アルコール依存症は本人の健康だけでなく、家族、社会にも悪影響を及ぼす。依存症に陥っているかどうかの手がかりになる、男女別のチェック方法を紹介する。
1.アルコール依存症とは
アルコール依存症は、飲酒をコントロールできなくなる病気です。“大酒飲み”や“意志薄弱者”に起きると思われがちですが、実は飲酒量が少なくても、高齢者や女性ではアルコール依存症に陥ることがあります。最近は、女性や高齢者の患者さんが増え、全体の半分近くになっています。

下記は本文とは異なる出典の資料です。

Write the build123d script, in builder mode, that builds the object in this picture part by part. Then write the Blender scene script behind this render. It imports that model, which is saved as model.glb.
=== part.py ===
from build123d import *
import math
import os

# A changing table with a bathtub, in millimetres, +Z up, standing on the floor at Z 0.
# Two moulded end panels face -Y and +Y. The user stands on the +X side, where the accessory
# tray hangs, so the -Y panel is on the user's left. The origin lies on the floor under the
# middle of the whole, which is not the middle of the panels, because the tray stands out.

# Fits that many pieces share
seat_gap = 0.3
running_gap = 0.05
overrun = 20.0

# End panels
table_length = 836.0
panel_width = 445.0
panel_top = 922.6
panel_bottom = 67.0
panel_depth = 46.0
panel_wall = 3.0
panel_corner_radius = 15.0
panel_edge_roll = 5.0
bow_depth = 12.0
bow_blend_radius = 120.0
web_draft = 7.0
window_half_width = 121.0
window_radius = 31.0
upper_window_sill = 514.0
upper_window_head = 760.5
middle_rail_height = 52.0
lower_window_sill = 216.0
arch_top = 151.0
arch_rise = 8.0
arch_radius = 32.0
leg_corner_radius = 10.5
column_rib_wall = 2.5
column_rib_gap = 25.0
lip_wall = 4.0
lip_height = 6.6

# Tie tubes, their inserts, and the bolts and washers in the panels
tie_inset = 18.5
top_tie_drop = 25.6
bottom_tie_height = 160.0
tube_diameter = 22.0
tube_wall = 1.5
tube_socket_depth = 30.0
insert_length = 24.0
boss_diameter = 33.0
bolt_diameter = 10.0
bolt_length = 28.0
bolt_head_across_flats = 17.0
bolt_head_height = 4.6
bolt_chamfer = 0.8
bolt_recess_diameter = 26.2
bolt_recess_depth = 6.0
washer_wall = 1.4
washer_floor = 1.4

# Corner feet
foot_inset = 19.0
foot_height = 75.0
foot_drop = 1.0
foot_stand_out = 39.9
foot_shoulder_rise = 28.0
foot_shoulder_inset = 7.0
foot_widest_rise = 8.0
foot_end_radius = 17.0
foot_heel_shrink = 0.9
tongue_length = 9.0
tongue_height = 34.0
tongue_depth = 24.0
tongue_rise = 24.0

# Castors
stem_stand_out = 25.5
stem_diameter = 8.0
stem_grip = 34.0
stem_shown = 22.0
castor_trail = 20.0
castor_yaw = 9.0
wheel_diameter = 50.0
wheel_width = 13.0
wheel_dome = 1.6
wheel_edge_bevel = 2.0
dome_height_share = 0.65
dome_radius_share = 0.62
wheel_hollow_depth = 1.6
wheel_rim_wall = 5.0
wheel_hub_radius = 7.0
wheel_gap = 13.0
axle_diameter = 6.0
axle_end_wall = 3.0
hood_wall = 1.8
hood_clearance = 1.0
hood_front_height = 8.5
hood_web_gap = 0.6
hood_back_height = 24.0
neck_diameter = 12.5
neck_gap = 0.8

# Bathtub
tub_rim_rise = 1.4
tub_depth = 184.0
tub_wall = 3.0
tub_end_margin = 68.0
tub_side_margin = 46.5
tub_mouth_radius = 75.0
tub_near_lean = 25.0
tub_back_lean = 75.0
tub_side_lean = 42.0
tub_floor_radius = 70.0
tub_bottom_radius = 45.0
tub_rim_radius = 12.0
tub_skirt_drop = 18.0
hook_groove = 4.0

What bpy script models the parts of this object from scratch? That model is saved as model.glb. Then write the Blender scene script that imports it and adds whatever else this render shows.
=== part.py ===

WHO(世界保健機構)では、アルコールは60以上の病気やけがの原因になると報告しています。脂肪肝や肝硬変といった肝機能障害をはじめ、高血圧や膵炎[すいえん]、食道がんをはじめとするがん、不整脈・心不全などの心臓病も多く見られます。さらに、アルコールが脳の神経細胞などを壊すため脳が萎縮して、記憶障害など脳の機能障害が生じる場合があります。
2.アルコール依存症の症状
アルコール依存症の中心的な症状として、飲む時間、飲む状況、飲む量の3つのコントロールをできなくなることがあげられます。長時間飲み続ける、仕事中でも飲んでしまう、大量に飲むなどの飲み方をするようになり、その結果、体内に常にアルコールがある状態を維持しようとして連続飲酒をするようになります。また、中枢神経や脳の神経細胞が常にアルコールに触れている状態になり、脳の神経細胞が変化して神経順応という状態になります。そうなると、アルコールがある状態を正常と判断するようになり、アルコールが体から抜けたときに、「手や指が震える」「異常に汗をかく(特に寝汗)」「激しい吐き気・おう吐」「下痢」「睡眠障害」などの離脱症状が現れます。さらに重症化すると、幻覚症状や意識障害、てんかんの発作を起こすこともあります。
3.家族や社会への影響
アルコール依存症の問題は、本人の健康問題だけにとどまらず、家族や周りの人を巻き込み、さらに広く社会にまで影響を及ぼします。家庭内暴力や虐待のほか、事件、事故、飲酒運転も問題です。また、自分の置かれた状況や健康の問題を苦にした自殺がよく見られます。医療費や労働力の損失、事件や事故による損失などの、社会の経済的な損失にもつながっています。
アルコール依存症を起こしても、専門医療機関で治療を受ければ、回復が望めます。自分や家族のアルコール依存症が疑われる場合は、スクリーニングテストなどを活用して早めに気付き、対処していくことが大切です。